Non-domestic Rates

(asked on 26th January 2022) - View Source

Question to the HM Treasury:

To ask the Chancellor of the Exchequer, what assessment his Department has made of the effect on businesses of the increase in the business rates multiplier in England since 1990.


Answered by
Lucy Frazer Portrait
Lucy Frazer
Secretary of State for Culture, Media and Sport
This question was answered on 3rd February 2022

The business rates multiplier was frozen in 2021-22. Additionally, at Autumn Budget 2021, the Chancellor announced the decision to freeze the multiplier for 2022-23, a tax cut worth £4.6 billion over the next 5 years. This will support all ratepayers, large and small, meaning bills are 3 per cent lower than without the freeze.

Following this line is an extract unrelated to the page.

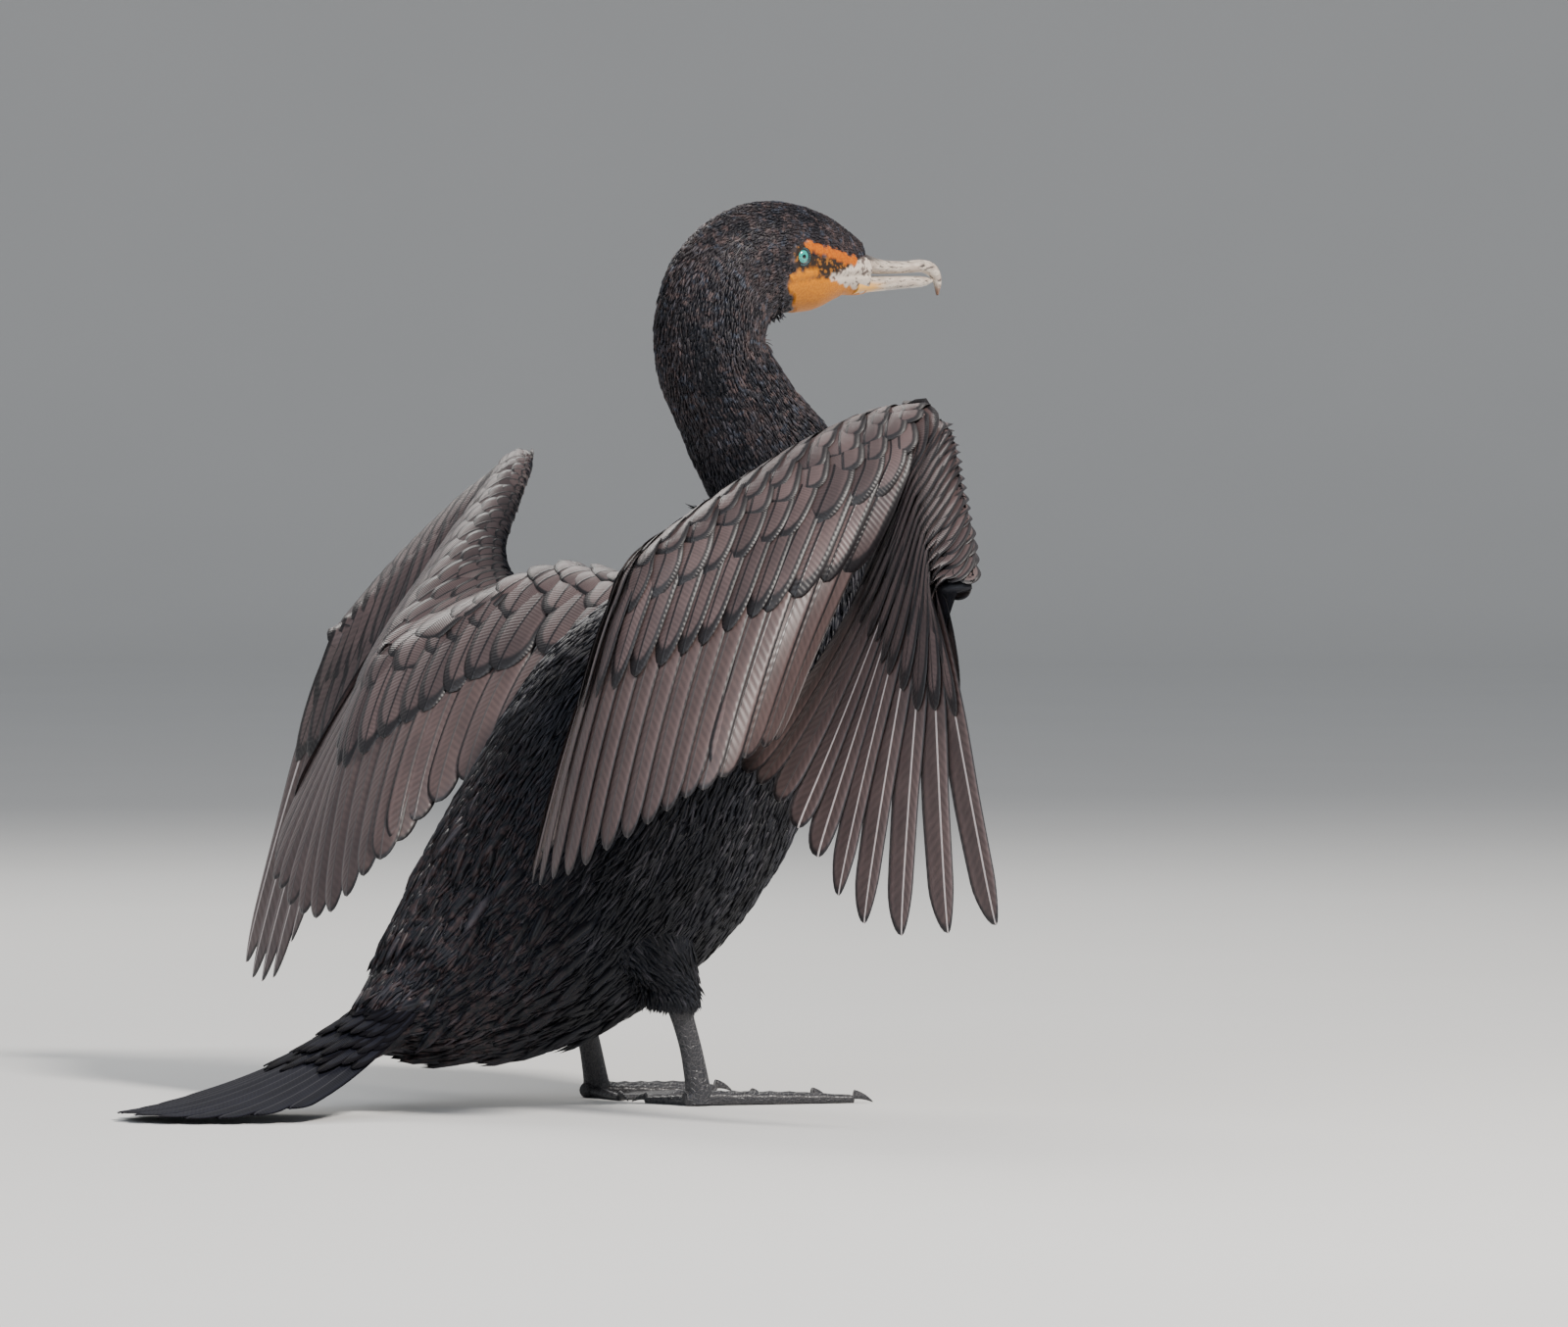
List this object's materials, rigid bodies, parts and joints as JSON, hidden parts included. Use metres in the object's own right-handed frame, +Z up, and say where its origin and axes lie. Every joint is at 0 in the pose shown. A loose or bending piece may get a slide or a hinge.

A restaurant chain with 400 restaurants with a rateable value of £45,000 each will receive support worth around £1,350,000, or 3 per cent of their rates liability over the next 5 years.

Cutting the standard business rates multiplier to their 1990 levels of 35p in 2022-23 would cost an estimated £9 billion annually, with costs rising every year to over £11 billion per year by 2030. A cut of 1p to the multiplier in 2022-23 would cost around £600 million.

The revenue forgone for a cut of this scale would be highly significant. For instance, £10 billion of revenue is equivalent to around 20 per cent of 2021-22 local government Core Spending Power. Raising the equivalent funding elsewhere in the tax system would require an increase of around 1.5 percentage points to the standard rate of VAT.